A tutela provisória de urgência requerida pelo MPT foi analisada pela juíza Camila de Barros Lima Stambazzi, em atuação na Vara do Trabalho de Pontes e Lacerda, e deferida. O objetivo do pedido é evitar que novos acidentes ocorram. Na decisão, a magistrada afirmou que “a adoção de medidas imediatas em casos que envolvem riscos à saúde e segurança dos trabalhadores é compatível com a concessão de tutela antecipada em sede de ação civil pública, uma vez que a demora do provimento jurisdicional pode esvaziar a efetividade do direito tutelado”.

Para o MPT, como o gerente da fazenda tinha pleno conhecimento da chegada da carreta com soja, para descarregamento, e, não obstante, permitiu que o serviço fosse executado unicamente pelo trabalhador acidentado, a empresa assumiu, com tal conduta, o risco de expô-lo a risco extremo.

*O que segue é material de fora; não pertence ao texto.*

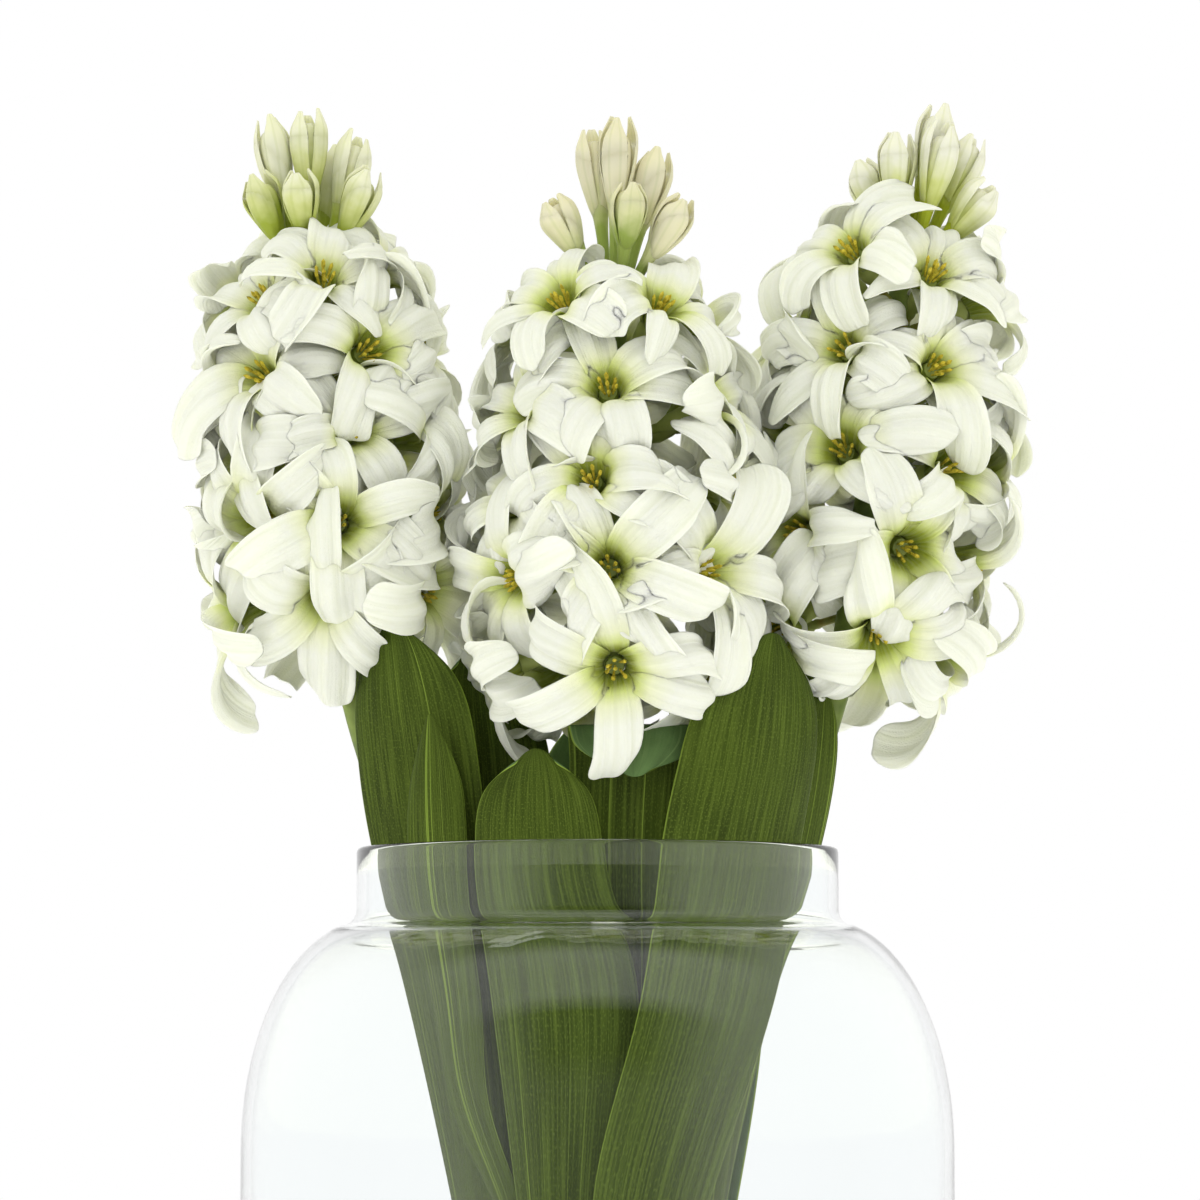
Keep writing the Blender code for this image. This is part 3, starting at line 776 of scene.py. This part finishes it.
def add_floret_throat(mesh, place, mouth, rng):
    """Stalk, swollen tube and stamens of one floret; faces of stamens take the second material."""
    sunk = STEM_RADIUS - 0.4
    profile = ((0, sunk), (1.05, sunk), (1.0, mouth * 0.34), (1.35, mouth * 0.38), (1.2, mouth * 0.43),
               (2.3, mouth * 0.52), (2.7, mouth * 0.66), (2.45, mouth - 6.5), (2.2, mouth - 5.2),
               (1.3, mouth - 5.0), (0, mouth - 4.8))
    add_turned(mesh, profile, 10, place)
    before = set(mesh.faces)
    for number in range(STAMENS):
        central = number == STAMENS - 1
        angle = math.radians(60 * number + rng.uniform(-12, 12))
        spread = 0.0 if central else rng.uniform(0.9, 1.5)
        lean = Matrix.Rotation(math.radians(0 if central else rng.uniform(8, 22)), 4, "Y")
        length = rng.uniform(3.0, 4.4)
        foot = Matrix.Translation((spread, 0, mouth - STAMEN_DEPTH))
        spot = Matrix.Rotation(angle, 4, "Z") @ foot @ lean
        rod = spot @ Matrix.Translation((0, 0, length / 2))
        bmesh.ops.create_cone(mesh, cap_ends=True, segments=5, radius1=0.3, radius2=0.36,
                              depth=length, matrix=place @ rod)
        tip = spot @ Matrix.Translation((0, 0, length + 0.4)) @ Matrix.Diagonal((0.5, 0.6, 1.5, 1))
        bmesh.ops.create_icosphere(mesh, subdivisions=1, radius=1, matrix=place @ tip)
    for face in mesh.faces:
        if face not in before:
            face.material_index = 1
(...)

“No caso em exame, a empresa não apenas desrespeitou a norma de segurança como suprimiu a barreira protetiva, expondo o trabalhador a risco extremo e concreto. Trata-se, portanto, de uma morte que poderia e deveria ter sido evitada. O infortúnio não se deu por fatalidade, mas por omissão ilícita e culposa da empresa, que, ao retirar a grade de proteção sem qualquer medida compensatória, criou a condição objetiva que levou ao óbito do trabalhador", frisou o procurador.

EPIs

Na ACP, o MPT rebate a versão apresentada pela empresa de que o acidente teria sido culpa do empregado, que não fazia uso de equipamentos de segurança no momento da queda, asseverando que é dever legal da empregadora, nos termos do artigo 157 da CLT, cumprir e fazer cumprir as normas de segurança do trabalho, instruir seus empregados e fiscalizar a observância das medidas de proteção. “Ainda que a empresa tenha formalmente fornecido EPIs aos seus empregados, resta inequívoco que não exerceu qualquer fiscalização quanto à sua efetiva utilização, permitindo que atividades de risco fossem executadas sem a devida proteção.”

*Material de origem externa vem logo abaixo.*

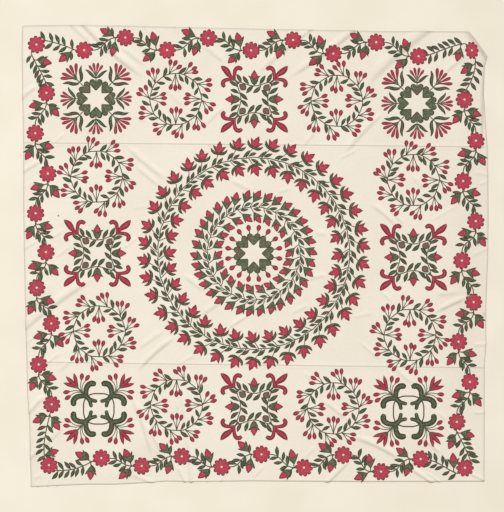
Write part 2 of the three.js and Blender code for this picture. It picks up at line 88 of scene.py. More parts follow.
# Soft folds, by the end that runs off the cloth: start across and down, end across and down,
# bow, all in plan units, then width and height in millimetres
FOLDS = {
    "none": (
        (118, 46, 146, 67, 0, 38, 4), (122, 143, 170, 183, -1.5, 42, 5), (132, 164, 160, 188, 0, 32, 4),
        (200, 132, 227, 106, 1, 34, 4), (200, 44, 226, 65, 0, 44, 4), (228, 181, 252, 193, 1, 40, 4),
        (386, 112, 343, 158, -2, 46, 7), (321, 126, 302, 149, 0, 30, 4), (468, 54, 443, 75, 0, 32, 6),
        (367, 202, 400, 230, 1, 34, 5), (178, 336, 137, 373, -2, 42, 8), (168, 329, 137, 351, 0, 40, 4),
        (223, 301, 202, 316, 0, 46, 5), (181, 274, 206, 294, 0, 42, 4), (250, 315, 226, 330, 0, 30, 5),
        (129, 392, 152, 461, 2, 42, 7), (140, 420, 164, 458, 1, 32, 5), (178, 390, 183, 425, 1, 34, 4),
        (469, 297, 434, 313, 0, 36, 8), (306, 282, 329, 277, 2, 34, 4), (388, 364, 414, 386, 0, 36, 4),
        (322, 400, 348, 421, 0, 32, 5), (349, 436, 402, 461, 2, 42, 7), (422, 438, 443, 456, 0, 30, 4),
        (163, 88, 186, 110, 0, 30, 3), (55, 143, 67, 133, 0, 22, 3), (133, 116, 148, 123, 0, 26, 3),
        (388, 210, 405, 226, 0, 26, 3), (276, 194, 292, 189, 0, 30, 3), (314, 234, 328, 236, 0, 40, 4),
        (410, 175, 424, 190, 0, 30, 3), (198, 354, 180, 364, 0, 24, 3), (176, 398, 177, 411, 0, 20, 3),
        (182, 394, 184, 421, 0, 20, 3), (60, 372, 72, 360, 0, 30, 3), (45, 366, 62, 352, 0, 30, 3),
        (33, 480, 44, 474, 0, 22, 4), (460, 293, 435, 296, 0, 45, 4), (381, 292, 391, 302, 0, 26, 3),
        (352, 318, 374, 314, 0, 30, 3), (437, 412, 447, 421, 0, 26, 3), (266, 465, 253, 479, 0, 26, 3),
        (316, 447, 305, 459, 0, 26, 3), (290, 315, 310, 305, 0, 30, 3), (302, 372, 314, 384, 0, 30, 3),
        (80, 127, 92, 135, 0, 24, 3), (49, 240, 66, 230, 0, 22, 3), (55, 259, 75, 244, 0, 26, 3),
        (122, 251, 139, 237, 0, 26, 3), (130, 209, 151, 207, 0, 24, 2), (337, 161, 359, 150, 0, 26, 3),
        (429, 223, 463, 203, 0, 26, 2), (356, 340, 382, 362, 0, 26, 3), (479, 80, 484, 134, 0, 12, 1.6)),
    "start": (
        (83, 26, 146, 80, -2.5, 52, 8), (70, 25, 93, 47, 0, 42, 4), (22, 99, 38, 86, 0, 38, 6),
        (23, 173, 42, 161, 0, 34, 5), (313, 29, 256, 76, -1, 40, 6), (356, 30, 286, 80, 2, 48, 8),
        (430, 31, 366, 89, -3, 78, 9), (27, 416, 46, 395, 0, 38, 7), (30, 459, 65, 426, -1, 38, 5),
        (24, 250, 40, 240, 0, 26, 3), (488, 176, 473, 173, 0, 22, 3), (488, 182, 478, 186, 0, 20, 3),
        (27, 322, 45, 312, 0, 26, 5), (485, 345, 472, 346, 0, 20, 4), (485, 413, 472, 414, 0, 20, 4),
        (488, 249, 470, 257, 0, 20, 3), (23, 60, 36, 52, 0, 18, 2.5), (23, 118, 33, 110, 0, 16, 2),
        (23, 189, 35, 181, 0, 16, 2), (24, 211, 34, 204, 0, 14, 2), (26, 343, 38, 336, 0, 18, 2.5),
        (39, 486, 44, 472, 0, 13, 3), (48, 486, 51, 474, 0, 12, 3), (57, 486, 60, 478, 0, 12, 2.5),
        (222, 481, 226, 472, 0, 14, 2), (208, 481, 212, 474, 0, 12, 2), (173, 25, 178, 36, 0, 20, 2.5),
        (143, 25, 150, 36, 0, 18, 2.5)),
    "end": (
        (95, 279, 26, 329, -2, 60, 8), (185, 430, 190, 483, 0.5, 32, 6), (409, 468, 431, 483, 0, 34, 7),
        (352, 459, 328, 483, 0, 34, 7), (176, 465, 184, 482, 0, 26, 5), (131, 475, 148, 482, 0, 30, 4),
        (424, 472, 438, 482, 0, 22, 4), (468, 473, 484, 481, 0, 22, 5)),
}

# The hem and seam allowances stand a little proud: distance in from the edge, and height.
HEM = np.array([(0, -0.0003), (0.0008, 0.0002), (0.002, 0.0005), (0.0078, 0.0005), (0.0096, 0)])
SEAM = np.array([(0, -0.0002), (0.0012, 0.0002), (0.003, 0.0004), (0.0095, 0.0004), (0.0118, 0)])
# Mesh lines near each edge: distances in from it
EDGE_LINES = np.array([0, 0.0008, 0.002, 0.0045, 0.0078, 0.0096, 0.0125])
# How much darker the cloth is by its distance from an edge, where soiling and a painted shadow line
# darken it, and from a seam, where it is worn and soiled
EDGE_SOIL_AND_SHADE = np.array([(0, 1), (0.002, 0.95), (0.0045, 0.35), (0.0078, 0.1), (0.0125, 0)])
WORN_SEAM = np.array([(0, 0.75), (0.0008, 0.6), (0.002, 0.35), (0.0045, 0)])
FOLD_SHADE_AND_SOIL = 22  # how much the cloth darkens for each metre that a fold stands up: painted shade and soiling along the folds
# Darker places: painted shade along the turned-under corner and the hem under it, and broad
# darker places near the other edges, given as folds are, their height as how much they darken
DARKENED_PLACES = {
    "none": (
        (472, 36, 486.4, 62, 0, 16, 0.5), (484.4, 50, 482.4, 160, 0, 26, 0.6),
        (474, 32.5, 436, 32, 0, 16, 0.25), (489, 20, 487, 500, 0, 420, 0.13)),
    "start": (
        (456, 17, 489.5, 66, 0, 60, 0.8), (28, 486, 50, 440, 0, 260, 0.13),
        (24, 322, 62, 292, 0, 170, 0.12), (136, 486, 166, 446, 0, 250, 0.13),
        (438, 484, 408, 446, 0, 220, 0.1)),
}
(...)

Choairy pontua que a simples entrega do EPI, sem controle, orientação ou fiscalização, não exime a empregadora de sua responsabilidade legal, pois o dever de segurança é amplo e contínuo, abrangendo fornecimento, treinamento, exigência e fiscalização, de forma a garantir a integridade física e a saúde dos trabalhadores. “Além disso, no caso do trabalho realizado em altura, o mero fornecimento de EPI é inócuo, se ausente, como no caso, ponto de ancoragem devidamente dimensionado, que tenha aptidão para proteger contra queda do trabalhador, conforme item 3.2 do anexo II da NR 35 [Norma Regulamentadora 35, do Ministério do Trabalho e Emprego]”, acrescenta.

Pedidos

Com a liminar, as rés deverão garantir, sob pena de multa, em todas as suas unidades de trabalho situadas no Estado de Mato Grosso, as seguintes obrigações:

(1) Manter, em caráter permanente, grades de proteção ou dispositivos equivalentes em todos os pontos com risco de queda de altura, vedada sua remoção, salvo em hipóteses estritamente necessárias à operação, com adoção simultânea de medidas compensatórias eficazes de proteção coletiva e individual (NR-35);

(2) Assegurar que o sistema de ancoragem utilizado em trabalhos em altura seja projetado e instalado sob responsabilidade de profissional legalmente habilitado, em conformidade com o item 3.2 do Anexo II da NR-35;

(3) Exigir o uso dos equipamentos de proteção individual fornecidos aos empregados, conforme item 6.5.1, “e”, da NR-6;

(4) Abster-se de permitir a realização de qualquer atividade em espaço confinado sem a presença, no mínimo, de um vigia e um supervisor devidamente capacitados, conforme exigência da NR-33;

(5) Garantir que todo trabalho em altura seja realizado sob supervisão, nos termos do item 35.5.3 da NR-35.

Na ação, o MPT ainda pede que as responsáveis sejam condenadas solidariamente ao pagamento de dano moral coletivo de, no mínimo, R$ 500 mil. O pedido ainda será analisado pela Justiça do Trabalho.

O órgão salienta que restou evidenciada a responsabilidade solidária entre a Fazenda Porto D’Oeste Agronegócio Ltda, que explora economicamente o local, e Karina Sanches Valério, que registrou o trabalhador. “Mesmo que não configurado o grupo econômico, ainda assim a responsabilidade resultaria do mero fato de ambas as rés estarem exercendo atividades econômicas no mesmo local, prevendo o art. 17 da Convenção 155 da OIT. A responsabilidade das rés, portanto, é solidária, tanto pelo cumprimento das obrigações de fazer, como pelo pagamento da indenização devida.”